There is also a practical advantage in service continuity. A company built around recurring and one-time cleaning can usually support both planned turnovers and occasional deeper resets when the property needs extra attention. That flexibility is useful during busy seasons, after long stays, or when a listing needs a stronger refresh.
A quick note on deep cleaning versus turnover cleaning
Hosts sometimes expect turnover cleaning to solve buildup that really needs a deeper visit. That is where frustration can start.
Turnovers are designed for speed and readiness between guests. Deep cleaning goes after the grime that builds over time - baseboards, detailed bathroom buildup, inside appliances, corners that do not get full attention on a tight turnaround. If your property has been fully booked for weeks, adding periodic deep cleaning is often the better move than expecting standard turnover visits to do both jobs at once.
That does not mean every rental needs deep cleaning constantly. It depends on guest volume, length of stays, and how the property is used. But hosts who separate routine turnovers from occasional deep cleaning usually get better results from both.
Choosing a service that makes hosting easier
The best cleaning service is not the one with the fanciest pitch. It is the one that makes your hosting operation calmer, more consistent, and easier to run.

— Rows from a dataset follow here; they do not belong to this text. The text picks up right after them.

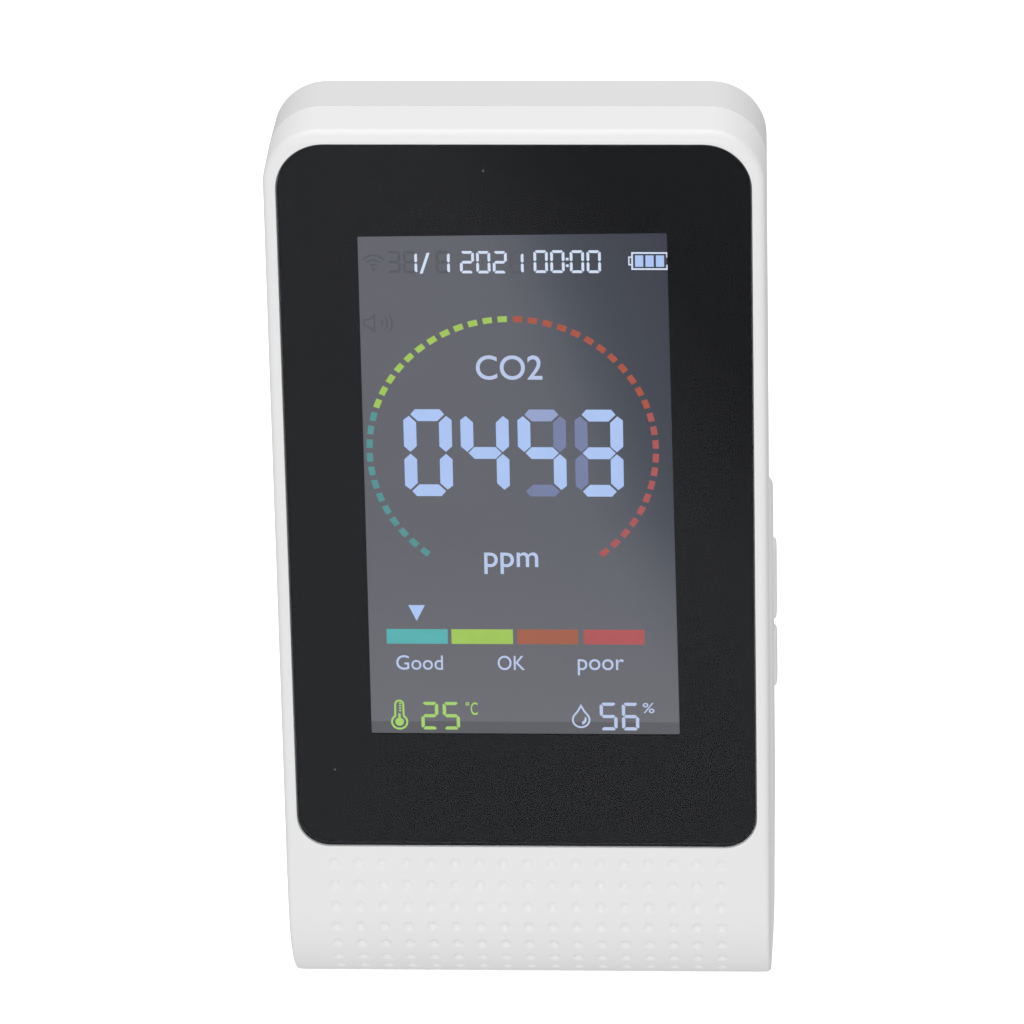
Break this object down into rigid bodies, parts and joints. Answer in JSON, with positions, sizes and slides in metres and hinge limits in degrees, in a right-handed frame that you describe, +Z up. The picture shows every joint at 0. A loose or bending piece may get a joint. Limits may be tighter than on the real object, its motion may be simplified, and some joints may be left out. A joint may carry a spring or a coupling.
{
  "type": "air quality monitor",
  "caption": "Tabletop air quality monitor: a leaning slab with a tall glass-fronted display, a rounded dimpled chin, a rear bulge with vents, and side push buttons.",
  "frame": {"origin": "on the table, under the middle of the housing's box", "axes": "+Z up, -Y out of the display, +X to the reader's right, towards the side buttons"},
  "size_m": [0.0777, 0.045, 0.152],
  "materials": {
    "white_shell": "fine satin moulded ABS, slightly cool white",
    "black_glass": "high gloss cover glass with a black printed border",
    "black_foam": "thin black foam tape",
    "lcd": "grey backlit segment display",
    "backlight": "frosted light guide",
    "tray": "dark grey moulded tray",
    "flex_film": "amber polyimide film",
    "circuit_board": "green solder mask",
    "black_plastic": "black moulded epoxy",
    "gold_plate": "gold-coloured sensor can",
    "filter": "white gas filter membrane",
    "steel": "bright zinc-plated steel",
    "pouch": "satin foil battery pouch",
    "connector": "ivory nylon connector",
    "lead_red": "red PVC insulation",
    "lead_black": "black PVC insulation",
    "dust_mesh": "dark woven dust mesh",
    "foot_rubber": "dark grey rubber strip"
  },
  "bodies": {
    "housing": {"front_shell": "white_shell", "rear_shell": "white_shell", "front_glass": "black_glass", "glass_adhesive": "black_foam", "lcd_panel": "lcd", "lcd_backlight": "backlight", "display_carrier": "tray", "display_flex": "flex_film", "display_connector": "connector", "main_board": "circuit_board", "controller_chip": "black_plastic", "co2_sensor": "gold_plate", "co2_filter": "filter", "sensor_board": "circuit_board", "humidity_sensor": "black_plastic", "buzzer": "black_plastic", "usb_socket": "steel", "power_switch": "steel", "set_switch": "steel", "battery": "pouch", "battery_pad": "black_foam", "battery_connector": "connector", "battery_lead_red": "lead_red", "battery_lead_black": "lead_black", "vent_mesh": "dust_mesh", "front_foot": "foot_rubber", "rear_foot": "foot_rubber", "case_screw_1": "steel", "case_screw_2": "steel", "case_screw_3": "steel", "case_screw_4": "steel", "board_screw_1": "steel", "board_screw_2": "steel", "board_screw_3": "steel", "board_screw_4": "steel"},
    "power_button": {"power_button": "white_shell", "power_plunger": "black_plastic"},
    "set_button": {"set_button": "white_shell", "set_plunger": "black_plastic"}
  },
  "joints": [
    {"name": "power_press", "type": "slide", "parent": "housing", "child": "power_button", "axis": [-1, 0, 0], "range_m": [0, 0.0005], "stiffness_N_per_m": 3000},
    {"name": "set_press", "type": "slide", "parent": "housing", "child": "set_button", "axis": [-1, 0, 0], "range_m": [0, 0.0005], "stiffness_N_per_m": 3000}
  ]
}
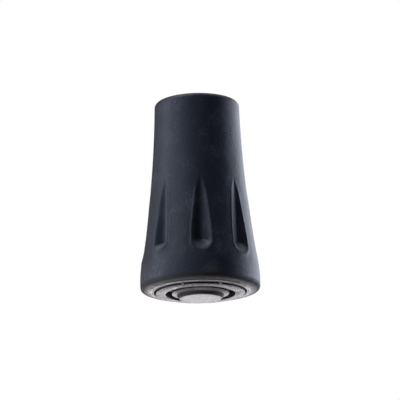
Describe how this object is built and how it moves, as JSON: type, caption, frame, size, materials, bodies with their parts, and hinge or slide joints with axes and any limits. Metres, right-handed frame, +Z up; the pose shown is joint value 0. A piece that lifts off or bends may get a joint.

Look for a provider with clear standards, flexible scheduling, screened cleaners, responsive support, and straightforward invoicing. If they serve multiple cities under one set of service practices, that can be especially useful for hosts or property managers who value consistency at scale. Clean & Shiny is one example of that model, with structured cleaning services designed to be dependable and easy to book.
Hosting already comes with enough moving parts. Your cleaning service should remove friction, not create more of it. When the right team is in place, you spend less time worrying about turnovers and more time focusing on the guest experience that keeps your calendar full.